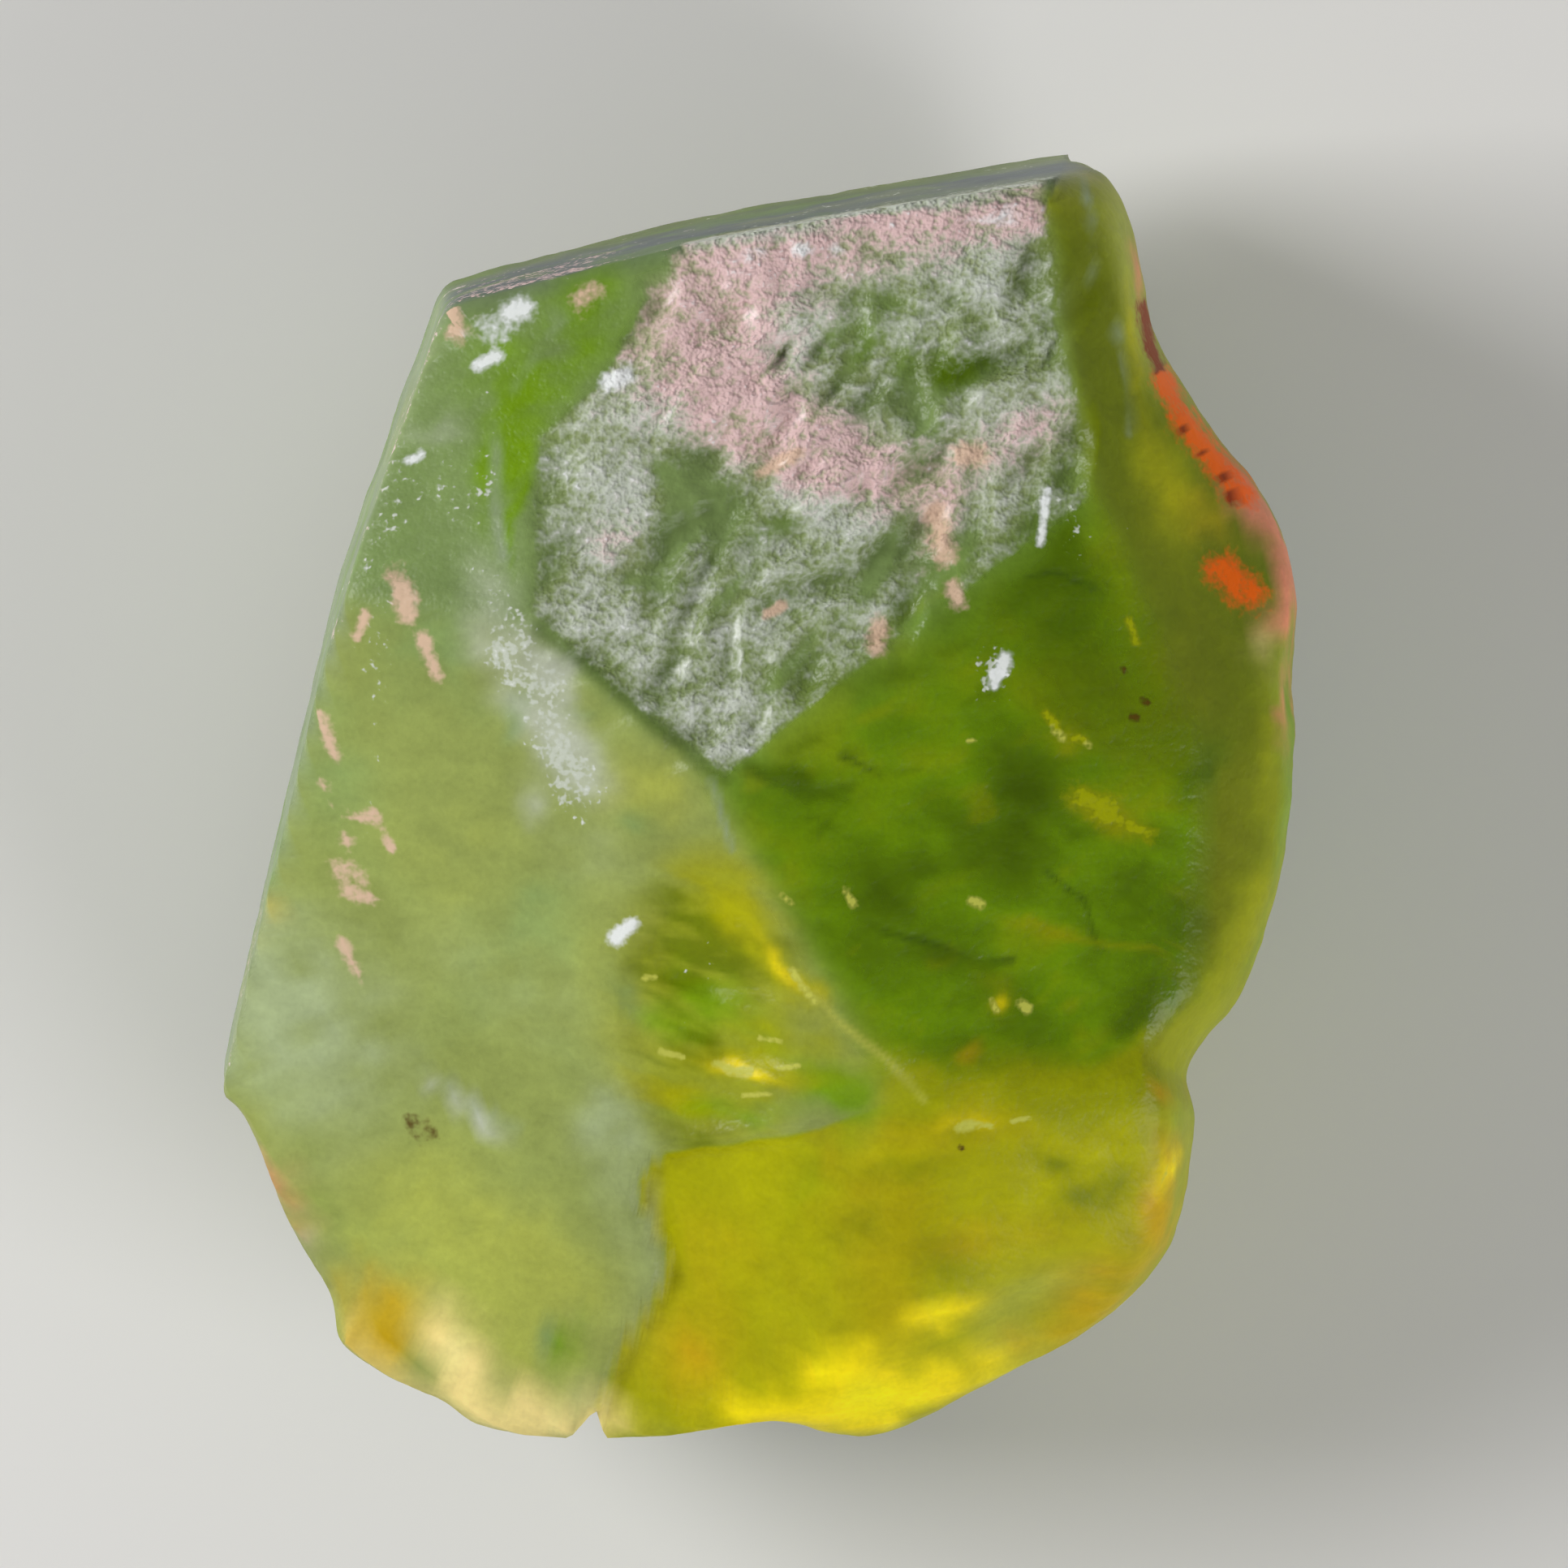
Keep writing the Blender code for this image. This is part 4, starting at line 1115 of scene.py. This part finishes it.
class PERIDOT_OT_stage(Operator):
    """Set the pale floor, the soft light and the camera straight above the stone"""

    bl_idname = "peridot.stage"
    bl_label = "Stage"

    def execute(self, context):
        settings, scene = context.scene.peridot_stage, context.scene
        corners = np.array(((-1.0, -1.0, 0.0), (1.0, -1.0, 0.0), (1.0, 1.0, 0.0), (-1.0, 1.0, 0.0)))
        corners = corners * FLOOR_REACH - np.array((0.0, 0.0, FLOOR_DROP))
        floor = add_mesh("floor", corners, np.array(((0, 1, 2, 3),)))
        floor.data.materials.append(floor_material(settings.floor_colour[:]))

        scene.world = studio_world(settings.sky_strength)
        add_light("key", KEY_PLACE, KEY_SIDE, settings.key_power)
        add_light("fill", FILL_PLACE, FILL_SIDE, settings.fill_power)

        lens = bpy.data.cameras.new("camera")
        lens.lens = settings.lens
        lens.sensor_width = SENSOR_WIDTH
        lens.clip_start = 0.01
        distance = settings.view_width * settings.lens / SENSOR_WIDTH
        scene.camera = add_object("camera", lens)
        scene.camera.location = Vector(PICTURE_MIDDLE) + Vector((0.0, 0.0, distance))
        scene.view_settings.view_transform = "Standard"
        paths = scene.cycles
        paths.max_bounces, paths.transmission_bounces = 8, 8
        paths.diffuse_bounces, paths.glossy_bounces = 3, 3
        paths.volume_bounces = 0
        paths.caustics_reflective = False
        return {"FINISHED"}


class PERIDOT_PT_sidebar(Panel):
    """Lists the pieces and their settings"""

    bl_idname = "PERIDOT_PT_sidebar"
    bl_label = "Peridot Crystal"
    bl_space_type = "VIEW_3D"
    bl_region_type = "UI"
    bl_category = "Peridot"

    def draw(self, context):
        for operator, settings in ((PERIDOT_OT_stone, context.scene.peridot_stone),
                                   (PERIDOT_OT_stage, context.scene.peridot_stage)):
            box = self.layout.box()
            box.operator(operator.bl_idname)
            for name in settings.__annotations__:
                box.prop(settings, name)


CLASSES = (StoneSettings, StageSettings, PERIDOT_OT_stone, PERIDOT_OT_stage, PERIDOT_PT_sidebar)


def register():
    for kind in CLASSES:
        bpy.utils.register_class(kind)
    bpy.types.Scene.peridot_stone = PointerProperty(type=StoneSettings)
    bpy.types.Scene.peridot_stage = PointerProperty(type=StageSettings)


def unregister():
    del bpy.types.Scene.peridot_stage
    del bpy.types.Scene.peridot_stone
    for kind in reversed(CLASSES):
        bpy.utils.unregister_class(kind)


def main():
    register()
    bpy.ops.peridot.stone()
    bpy.ops.peridot.stage()


if __name__ == "__main__":
    main()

——————

### [AIM]
Write out exactly the lines from the start of the material through the line with "FILL_PLACE, FILL_SIDE, settings.fill_power)". No other output is expected.

### [RESPONSE]
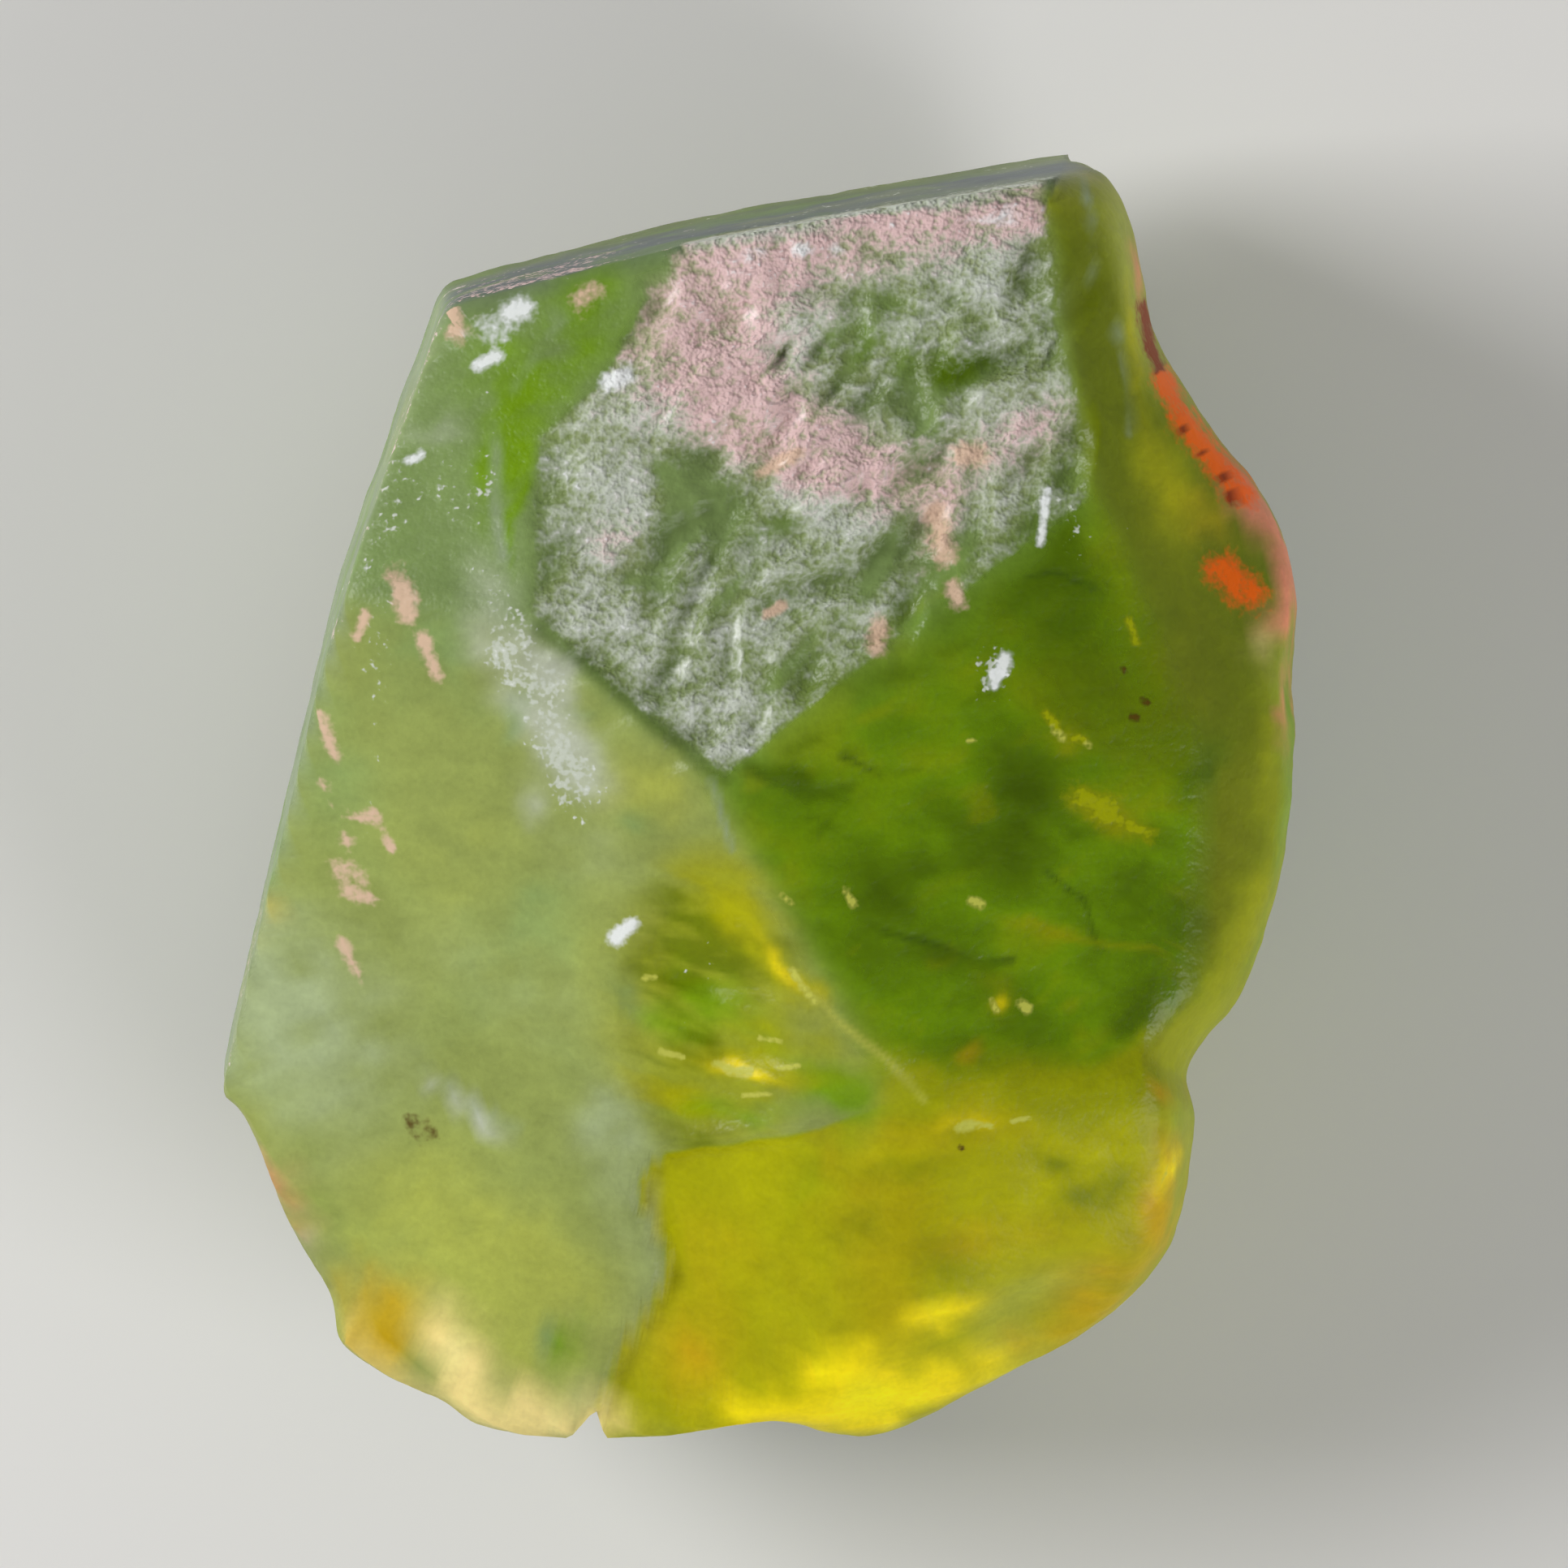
Keep writing the Blender code for this image. This is part 4, starting at line 1115 of scene.py. This part finishes it.
class PERIDOT_OT_stage(Operator):
    """Set the pale floor, the soft light and the camera straight above the stone"""

    bl_idname = "peridot.stage"
    bl_label = "Stage"

    def execute(self, context):
        settings, scene = context.scene.peridot_stage, context.scene
        corners = np.array(((-1.0, -1.0, 0.0), (1.0, -1.0, 0.0), (1.0, 1.0, 0.0), (-1.0, 1.0, 0.0)))
        corners = corners * FLOOR_REACH - np.array((0.0, 0.0, FLOOR_DROP))
        floor = add_mesh("floor", corners, np.array(((0, 1, 2, 3),)))
        floor.data.materials.append(floor_material(settings.floor_colour[:]))

        scene.world = studio_world(settings.sky_strength)
        add_light("key", KEY_PLACE, KEY_SIDE, settings.key_power)
        add_light("fill", FILL_PLACE, FILL_SIDE, settings.fill_power)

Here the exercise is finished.